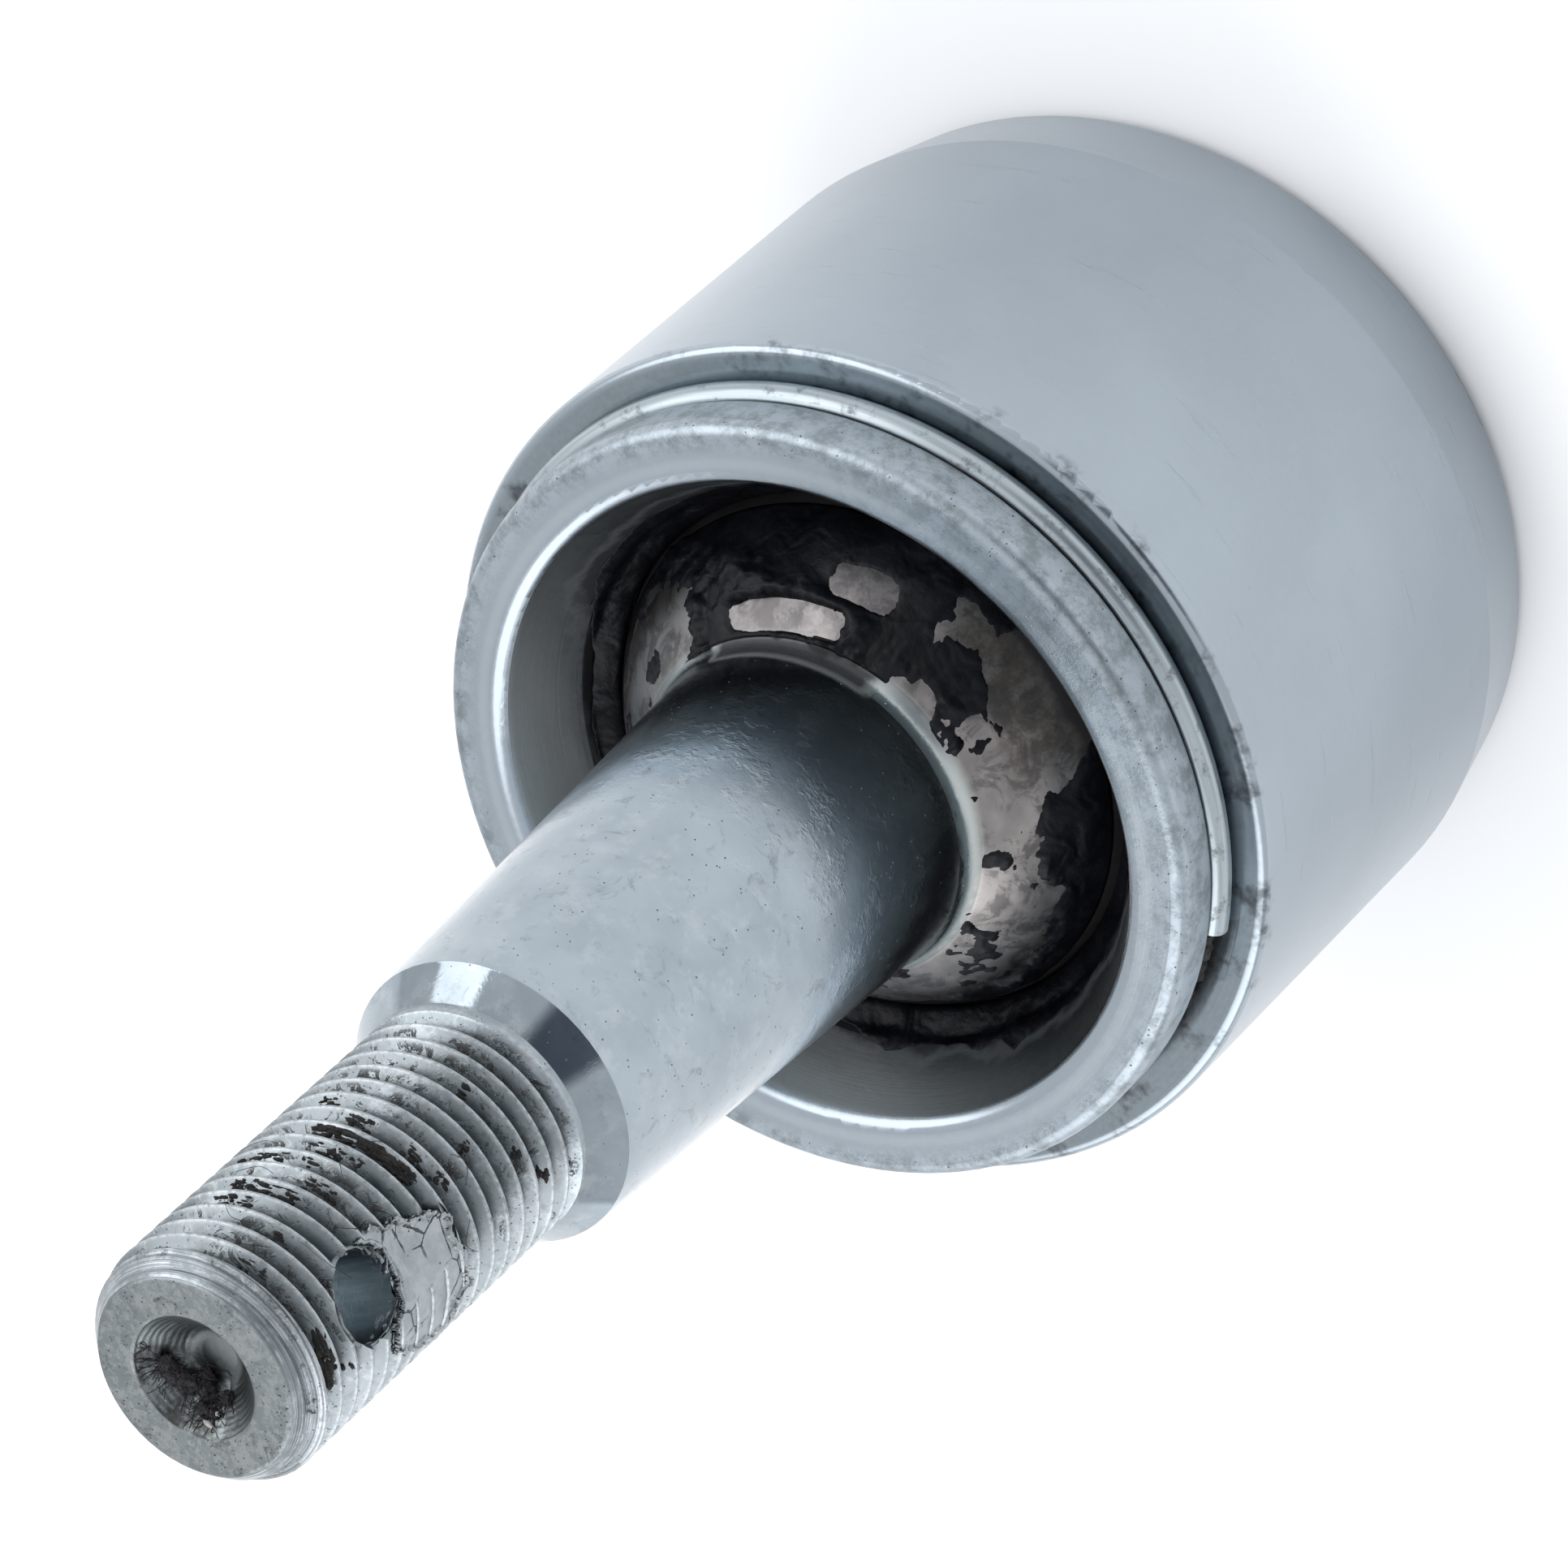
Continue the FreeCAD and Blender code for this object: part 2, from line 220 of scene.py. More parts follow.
def housing_zinc():
    """Satin plating: cloudy and faintly pored, worn on the lip with a painted highlight on its
    ridge, dark in the groove from painted shade and dirt, with painted shade inside the mouth.
    """
    f = Finish("housing_zinc")
    cloud, grain = f.noise(0.10, 2.0), f.noise(2.6, 4.0, 0.65)
    colour = cloud.rise(0.25, 0.75).mix(tint(0.315, 0.358, 0.398), tint(0.345, 0.392, 0.434))
    colour = (grain.rise(0.4, 0.8) * 0.2).mix(colour, tint(0.40, 0.44, 0.48))
    pores = f.specks(1.3, 0.08, 0.35)
    colour = (pores * 0.4).mix(colour, tint(0.17, 0.185, 0.20))
    scuff = f.noise(1.0, 5.0, 0.75, at=f.join(f.azimuth * 0.05, f.radius * 0.4, f.z * 1.8))
    scuff = scuff.rise(0.60, 0.72) * f.z.fall(SHOULDER_Z - 0.4, SHOULDER_Z + 0.1)
    colour = (scuff * 0.3).mix(colour, tint(0.22, 0.245, 0.27))

    # the lip: dull front edge, specks of dirt toward its rim and on its near side
    on_lip = f.z.rise(LIP_BOTTOM - 0.1, LIP_BOTTOM + 0.3)
    on_lip = on_lip * f.radius.rise(MOUTH_R - 0.2, MOUTH_R + 0.5)
    mottle = f.noise(0.8, 5.0, 0.75).rise(0.40, 0.66)
    near = f.azimuth.between(-150.0, -55.0, 14.0)
    rim = on_lip * f.radius.rise(LIP_R - 1.7, LIP_R - 0.7).greatest(near * 0.75)
    colour = (rim * mottle * 0.7).mix(colour, tint(0.150, 0.175, 0.185))
    grime = f.specks(2.4, 0.15, 0.5) * rim
    colour = (grime * 0.8).mix(colour, tint(0.045, 0.048, 0.05))
    # painted highlight: a lighter ring along the lip's ridge
    ridge_highlight = on_lip * f.radius.between(LIP_RIDGE_R - 0.25, LIP_RIDGE_R + 0.25, 0.2)
    colour = (ridge_highlight * 0.35).mix(colour, tint(0.45, 0.50, 0.53))

    # the boot groove and the shoulder behind it: darker colour that is partly painted shade of
    # the recess and partly dirt, then soot
    groove = f.z.between(SHOULDER_Z - 0.2, LIP_BOTTOM + 0.05, 0.12)
    groove = groove * f.radius.fall(BODY_R - 0.7, BODY_R - 0.1)
    groove = groove * f.radius.rise(GROOVE_R - 0.55, GROOVE_R - 0.15)
    # painted shade of the recess, mixed with dirt by the grain
    colour = (groove * (0.25 + grain * 0.35)).mix(colour, tint(0.075, 0.095, 0.10))
    soot = f.noise(0.35, 4.0, 0.65).rise(0.52, 0.68)
    soot = soot * f.z.between(SHOULDER_Z - 0.9, LIP_BOTTOM, 0.5)
    soot = soot * f.radius.rise(GROOVE_R - 0.35, GROOVE_R + 0.05)
    colour = (soot * 0.75).mix(colour, tint(0.035, 0.037, 0.038))

    # inside of the mouth: painted shade over all of it, and oil toward the throat
    inside = f.z.between(FLANGE_Z - 0.3, LIP_TOP - 0.5, 0.35)
    inside = inside * f.radius.fall(MOUTH_R - 0.2, MOUTH_R + 0.2)
    # painted shade: the whole inside of the mouth is darkened
    colour = (inside * 0.75).mix(colour, tint(0.200, 0.222, 0.228))
    smear = f.noise(0.40, 4.0, 0.6)
    back_side = f.azimuth.fall(-150.0, -140.0).greatest(f.azimuth.rise(120.0, 150.0))
    front_side = f.azimuth.between(-45.0, 25.0, 12.0)
    reach_up = back_side * 0.7 + front_side * 1.5
    oil = inside * (f.z + smear * 3.0 - reach_up).fall(THROAT_Z + 0.9, THROAT_Z + 2.2)
    colour = (oil * 0.95).mix(colour, tint(0.008, 0.009, 0.011))
    lines = f.rings(f.z + f.radius * 0.7, 7.0)
    roughness = 0.17 + grain * 0.09 + rim * 0.16 + lines * 0.05 + scuff * 0.08 + inside * 0.1
    roughness = roughness + oil * 0.15
    height = lines * 0.5 + grain * 0.5 - pores * 1.0 - grime * 1.4 + mottle * rim * 0.8
    return f.close(colour, roughness, 1.0 - oil * 0.9, f.bump(height, 0.010))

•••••

_WRITTEN REQUEST_.
Extract each line of the listing above, copying it word for word.

_THE ANSWER_.
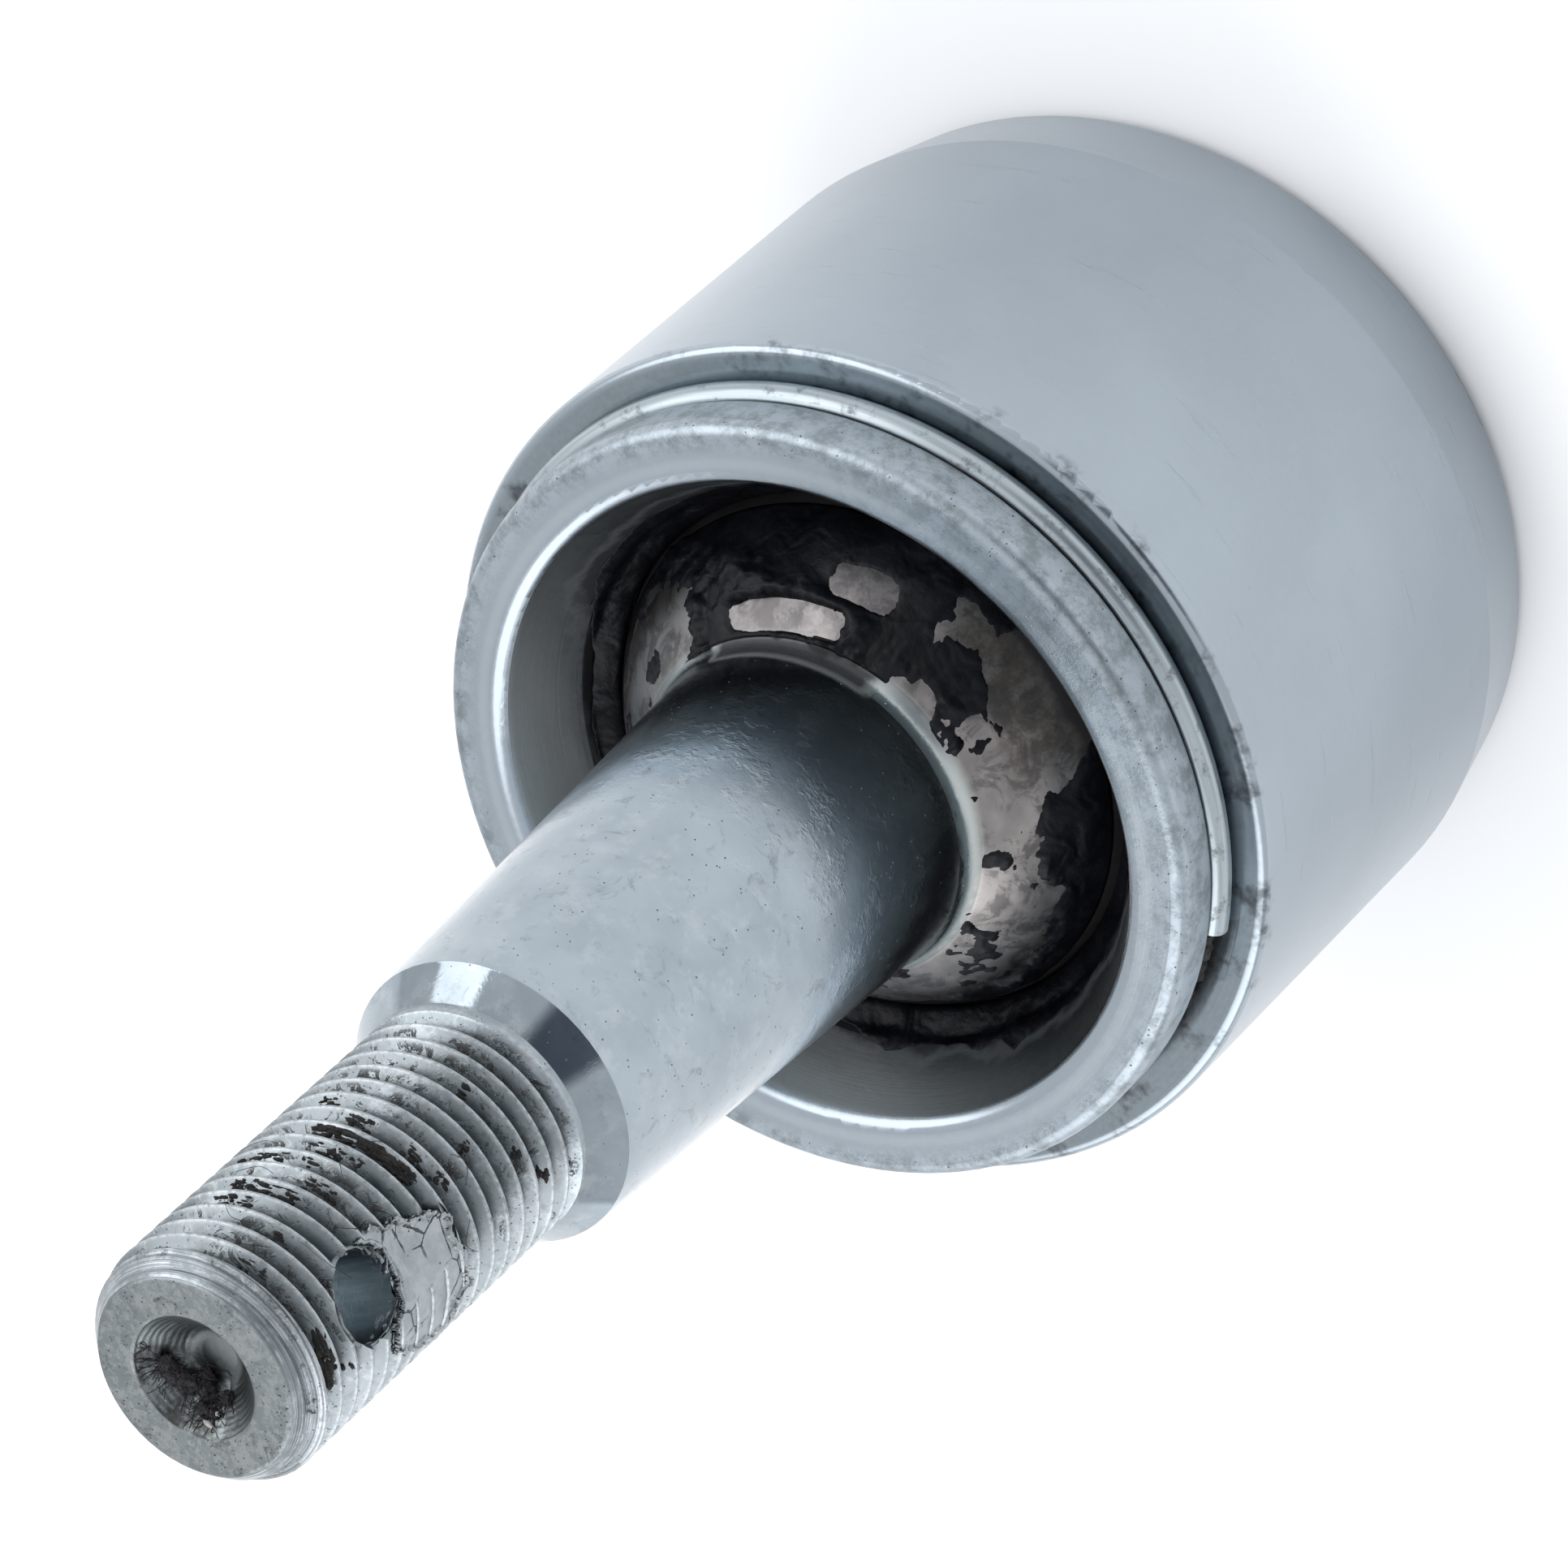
Continue the FreeCAD and Blender code for this object: part 2, from line 220 of scene.py. More parts follow.
def housing_zinc():
    """Satin plating: cloudy and faintly pored, worn on the lip with a painted highlight on its
    ridge, dark in the groove from painted shade and dirt, with painted shade inside the mouth.
    """
    f = Finish("housing_zinc")
    cloud, grain = f.noise(0.10, 2.0), f.noise(2.6, 4.0, 0.65)
    colour = cloud.rise(0.25, 0.75).mix(tint(0.315, 0.358, 0.398), tint(0.345, 0.392, 0.434))
    colour = (grain.rise(0.4, 0.8) * 0.2).mix(colour, tint(0.40, 0.44, 0.48))
    pores = f.specks(1.3, 0.08, 0.35)
    colour = (pores * 0.4).mix(colour, tint(0.17, 0.185, 0.20))
    scuff = f.noise(1.0, 5.0, 0.75, at=f.join(f.azimuth * 0.05, f.radius * 0.4, f.z * 1.8))
    scuff = scuff.rise(0.60, 0.72) * f.z.fall(SHOULDER_Z - 0.4, SHOULDER_Z + 0.1)
    colour = (scuff * 0.3).mix(colour, tint(0.22, 0.245, 0.27))

    # the lip: dull front edge, specks of dirt toward its rim and on its near side
    on_lip = f.z.rise(LIP_BOTTOM - 0.1, LIP_BOTTOM + 0.3)
    on_lip = on_lip * f.radius.rise(MOUTH_R - 0.2, MOUTH_R + 0.5)
    mottle = f.noise(0.8, 5.0, 0.75).rise(0.40, 0.66)
    near = f.azimuth.between(-150.0, -55.0, 14.0)
    rim = on_lip * f.radius.rise(LIP_R - 1.7, LIP_R - 0.7).greatest(near * 0.75)
    colour = (rim * mottle * 0.7).mix(colour, tint(0.150, 0.175, 0.185))
    grime = f.specks(2.4, 0.15, 0.5) * rim
    colour = (grime * 0.8).mix(colour, tint(0.045, 0.048, 0.05))
    # painted highlight: a lighter ring along the lip's ridge
    ridge_highlight = on_lip * f.radius.between(LIP_RIDGE_R - 0.25, LIP_RIDGE_R + 0.25, 0.2)
    colour = (ridge_highlight * 0.35).mix(colour, tint(0.45, 0.50, 0.53))

    # the boot groove and the shoulder behind it: darker colour that is partly painted shade of
    # the recess and partly dirt, then soot
    groove = f.z.between(SHOULDER_Z - 0.2, LIP_BOTTOM + 0.05, 0.12)
    groove = groove * f.radius.fall(BODY_R - 0.7, BODY_R - 0.1)
    groove = groove * f.radius.rise(GROOVE_R - 0.55, GROOVE_R - 0.15)
    # painted shade of the recess, mixed with dirt by the grain
    colour = (groove * (0.25 + grain * 0.35)).mix(colour, tint(0.075, 0.095, 0.10))
    soot = f.noise(0.35, 4.0, 0.65).rise(0.52, 0.68)
    soot = soot * f.z.between(SHOULDER_Z - 0.9, LIP_BOTTOM, 0.5)
    soot = soot * f.radius.rise(GROOVE_R - 0.35, GROOVE_R + 0.05)
    colour = (soot * 0.75).mix(colour, tint(0.035, 0.037, 0.038))

    # inside of the mouth: painted shade over all of it, and oil toward the throat
    inside = f.z.between(FLANGE_Z - 0.3, LIP_TOP - 0.5, 0.35)
    inside = inside * f.radius.fall(MOUTH_R - 0.2, MOUTH_R + 0.2)
    # painted shade: the whole inside of the mouth is darkened
    colour = (inside * 0.75).mix(colour, tint(0.200, 0.222, 0.228))
    smear = f.noise(0.40, 4.0, 0.6)
    back_side = f.azimuth.fall(-150.0, -140.0).greatest(f.azimuth.rise(120.0, 150.0))
    front_side = f.azimuth.between(-45.0, 25.0, 12.0)
    reach_up = back_side * 0.7 + front_side * 1.5
    oil = inside * (f.z + smear * 3.0 - reach_up).fall(THROAT_Z + 0.9, THROAT_Z + 2.2)
    colour = (oil * 0.95).mix(colour, tint(0.008, 0.009, 0.011))
    lines = f.rings(f.z + f.radius * 0.7, 7.0)
    roughness = 0.17 + grain * 0.09 + rim * 0.16 + lines * 0.05 + scuff * 0.08 + inside * 0.1
    roughness = roughness + oil * 0.15
    height = lines * 0.5 + grain * 0.5 - pores * 1.0 - grime * 1.4 + mottle * rim * 0.8
    return f.close(colour, roughness, 1.0 - oil * 0.9, f.bump(height, 0.010))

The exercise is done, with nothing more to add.